GPS Receivers Use Trilateration

Have you ever wondered how your GPS receiver works? They use a technique called trilateration.

Despite how GPS receivers are often confused with triangulation (which measures angles), they really don’t use angles at all.

Trilateration involves measuring distances.

Let’s take a look into this with a bit more detail.

Trilateration Measures Distance, Not Angles

How does the GPS system pinpoint your location using trilateration?

Using a simple two-dimensional example, let’s imagine we have three GPS satellites each with a known position in space.

trilateration gps satellites

Really, all that satellites do is broadcast a signal for your GPS receiver to pick up with a specific time and distance.

For example, the first satellite broadcasts a signal that eventually hits your GPS receiver. We don’t know the angle, but we do know the distance. That’s why this distance forms a circle equal in all directions.

This means that your GPS position could be anywhere on this circle at this specific radius.

trilateration satellite broadcast

What happens when your GPS receives a second signal?

Again, this distance is equally broadcasted in all directions until it hits your GPS receiver. This means that the distance could be anywhere on that circle.

But this time, we have two known distances from two satellites. With two signals, the precise position could be any of the two points where the circles intersect.

trilateration satellite broadcast

Because we have a third satellite, it reveals your true location where all three circles intersect.

Using three distances, trilateration can pinpoint a precise location. Each satellite is at the center of a sphere and where they all intersect is the position of the GPS receiver.

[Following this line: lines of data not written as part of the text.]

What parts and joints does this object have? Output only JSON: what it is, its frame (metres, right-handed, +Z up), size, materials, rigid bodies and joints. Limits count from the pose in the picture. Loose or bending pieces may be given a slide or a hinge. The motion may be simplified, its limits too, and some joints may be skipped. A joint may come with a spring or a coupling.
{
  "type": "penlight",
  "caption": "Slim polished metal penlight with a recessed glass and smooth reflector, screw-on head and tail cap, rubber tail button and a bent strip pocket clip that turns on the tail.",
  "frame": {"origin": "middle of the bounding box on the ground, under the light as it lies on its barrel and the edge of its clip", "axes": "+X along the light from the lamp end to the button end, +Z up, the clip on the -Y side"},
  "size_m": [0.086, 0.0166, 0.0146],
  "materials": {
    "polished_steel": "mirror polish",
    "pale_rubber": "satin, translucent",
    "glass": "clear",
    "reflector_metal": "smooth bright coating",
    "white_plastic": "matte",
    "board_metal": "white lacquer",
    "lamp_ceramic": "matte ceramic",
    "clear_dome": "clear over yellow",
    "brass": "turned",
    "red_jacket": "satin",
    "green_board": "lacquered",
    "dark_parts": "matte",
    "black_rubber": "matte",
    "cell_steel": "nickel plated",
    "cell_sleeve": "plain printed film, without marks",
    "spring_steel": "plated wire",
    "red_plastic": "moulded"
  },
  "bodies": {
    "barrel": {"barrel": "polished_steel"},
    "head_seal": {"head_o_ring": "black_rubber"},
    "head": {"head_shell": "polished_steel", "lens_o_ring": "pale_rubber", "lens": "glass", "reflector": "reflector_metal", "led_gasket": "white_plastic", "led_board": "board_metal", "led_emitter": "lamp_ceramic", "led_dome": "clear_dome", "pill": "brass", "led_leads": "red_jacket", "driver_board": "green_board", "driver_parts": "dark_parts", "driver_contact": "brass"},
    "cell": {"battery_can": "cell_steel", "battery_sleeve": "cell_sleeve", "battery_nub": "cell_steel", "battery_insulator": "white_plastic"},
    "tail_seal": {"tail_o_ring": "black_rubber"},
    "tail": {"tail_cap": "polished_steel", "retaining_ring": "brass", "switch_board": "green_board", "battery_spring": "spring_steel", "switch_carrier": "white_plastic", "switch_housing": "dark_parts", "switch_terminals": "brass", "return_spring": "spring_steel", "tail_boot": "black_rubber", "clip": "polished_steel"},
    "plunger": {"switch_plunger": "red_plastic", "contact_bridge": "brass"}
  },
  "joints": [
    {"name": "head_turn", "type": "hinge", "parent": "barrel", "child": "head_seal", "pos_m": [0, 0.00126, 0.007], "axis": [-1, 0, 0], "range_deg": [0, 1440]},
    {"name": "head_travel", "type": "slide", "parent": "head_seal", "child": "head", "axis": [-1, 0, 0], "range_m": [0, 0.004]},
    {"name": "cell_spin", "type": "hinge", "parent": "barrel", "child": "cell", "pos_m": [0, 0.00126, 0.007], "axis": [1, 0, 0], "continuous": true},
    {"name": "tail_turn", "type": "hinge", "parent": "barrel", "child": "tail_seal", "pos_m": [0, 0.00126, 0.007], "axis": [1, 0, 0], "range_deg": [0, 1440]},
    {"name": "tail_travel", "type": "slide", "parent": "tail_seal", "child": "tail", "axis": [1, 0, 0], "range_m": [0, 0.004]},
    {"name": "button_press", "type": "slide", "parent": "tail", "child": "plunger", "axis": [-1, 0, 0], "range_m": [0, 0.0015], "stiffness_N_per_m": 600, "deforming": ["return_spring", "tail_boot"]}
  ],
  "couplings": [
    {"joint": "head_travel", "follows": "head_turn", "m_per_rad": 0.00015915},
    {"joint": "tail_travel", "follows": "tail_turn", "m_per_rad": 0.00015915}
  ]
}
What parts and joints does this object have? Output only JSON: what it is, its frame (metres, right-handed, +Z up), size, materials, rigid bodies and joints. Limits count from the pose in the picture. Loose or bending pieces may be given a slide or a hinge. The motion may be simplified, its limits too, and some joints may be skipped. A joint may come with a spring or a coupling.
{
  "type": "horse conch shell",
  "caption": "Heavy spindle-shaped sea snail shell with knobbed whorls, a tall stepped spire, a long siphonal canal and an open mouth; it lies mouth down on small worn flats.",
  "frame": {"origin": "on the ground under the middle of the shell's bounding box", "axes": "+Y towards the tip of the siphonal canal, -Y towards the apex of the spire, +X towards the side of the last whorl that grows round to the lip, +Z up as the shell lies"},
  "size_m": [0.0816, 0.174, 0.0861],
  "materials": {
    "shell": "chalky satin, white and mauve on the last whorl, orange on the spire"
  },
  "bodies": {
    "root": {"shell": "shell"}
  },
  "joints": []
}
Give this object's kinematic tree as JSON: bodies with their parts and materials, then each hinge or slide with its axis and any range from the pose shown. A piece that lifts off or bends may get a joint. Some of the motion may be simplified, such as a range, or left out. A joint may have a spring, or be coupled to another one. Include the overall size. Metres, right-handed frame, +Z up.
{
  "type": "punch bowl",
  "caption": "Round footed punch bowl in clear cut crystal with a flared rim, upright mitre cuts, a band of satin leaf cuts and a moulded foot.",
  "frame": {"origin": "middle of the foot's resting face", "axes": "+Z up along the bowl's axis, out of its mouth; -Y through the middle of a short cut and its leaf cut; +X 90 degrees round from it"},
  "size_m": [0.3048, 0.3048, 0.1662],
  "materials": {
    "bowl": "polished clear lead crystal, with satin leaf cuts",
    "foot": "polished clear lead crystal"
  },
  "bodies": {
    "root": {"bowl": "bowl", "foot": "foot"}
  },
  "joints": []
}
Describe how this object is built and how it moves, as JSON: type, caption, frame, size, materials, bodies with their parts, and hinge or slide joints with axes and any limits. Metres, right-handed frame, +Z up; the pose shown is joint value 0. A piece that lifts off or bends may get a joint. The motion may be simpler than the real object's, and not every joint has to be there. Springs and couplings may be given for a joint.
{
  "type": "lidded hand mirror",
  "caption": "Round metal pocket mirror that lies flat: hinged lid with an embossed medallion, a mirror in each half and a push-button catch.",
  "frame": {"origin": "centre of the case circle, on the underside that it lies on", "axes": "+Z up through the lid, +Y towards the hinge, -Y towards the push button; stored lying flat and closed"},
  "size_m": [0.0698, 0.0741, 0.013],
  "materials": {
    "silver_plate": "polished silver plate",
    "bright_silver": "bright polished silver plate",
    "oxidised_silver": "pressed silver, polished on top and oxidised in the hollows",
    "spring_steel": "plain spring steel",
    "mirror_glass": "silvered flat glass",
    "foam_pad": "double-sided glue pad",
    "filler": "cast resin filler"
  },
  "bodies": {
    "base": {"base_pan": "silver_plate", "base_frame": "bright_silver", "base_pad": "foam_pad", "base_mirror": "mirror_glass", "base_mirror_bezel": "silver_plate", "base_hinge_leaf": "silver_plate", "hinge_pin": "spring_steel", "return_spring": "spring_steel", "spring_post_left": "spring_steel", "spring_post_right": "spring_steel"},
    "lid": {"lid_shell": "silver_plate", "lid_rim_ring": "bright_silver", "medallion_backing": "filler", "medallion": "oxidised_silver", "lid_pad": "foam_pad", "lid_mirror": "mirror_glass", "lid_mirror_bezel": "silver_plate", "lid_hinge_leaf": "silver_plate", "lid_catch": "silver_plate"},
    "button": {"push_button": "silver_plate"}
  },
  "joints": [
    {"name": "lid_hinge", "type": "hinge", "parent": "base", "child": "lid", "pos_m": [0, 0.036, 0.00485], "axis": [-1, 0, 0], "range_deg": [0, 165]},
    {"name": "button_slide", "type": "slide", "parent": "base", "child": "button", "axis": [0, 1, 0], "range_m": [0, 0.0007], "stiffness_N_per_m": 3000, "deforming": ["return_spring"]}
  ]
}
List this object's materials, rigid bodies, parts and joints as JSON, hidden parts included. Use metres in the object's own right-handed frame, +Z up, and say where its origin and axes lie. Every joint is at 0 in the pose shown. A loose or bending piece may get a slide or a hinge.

As the position of the GPS receiver moves, the radius of each circle (distance) will also change.

trilateration satellite broadcast

But the reality is in our three-dimensional world that GPS satellites broadcast signals as a sphere.

Each satellite is at the center of a sphere.

Where all spheres intersect determines the position of the GPS receiver.

gps trilateration

READ MORE: GPS Accuracy: HDOP, PDOP, GDOP, Multipath & the Atmosphere

Triangulation Measures Angles, Not Distance

On the other hand, surveyors use triangulation to measure unknown distances. They do this by establishing a baseline length.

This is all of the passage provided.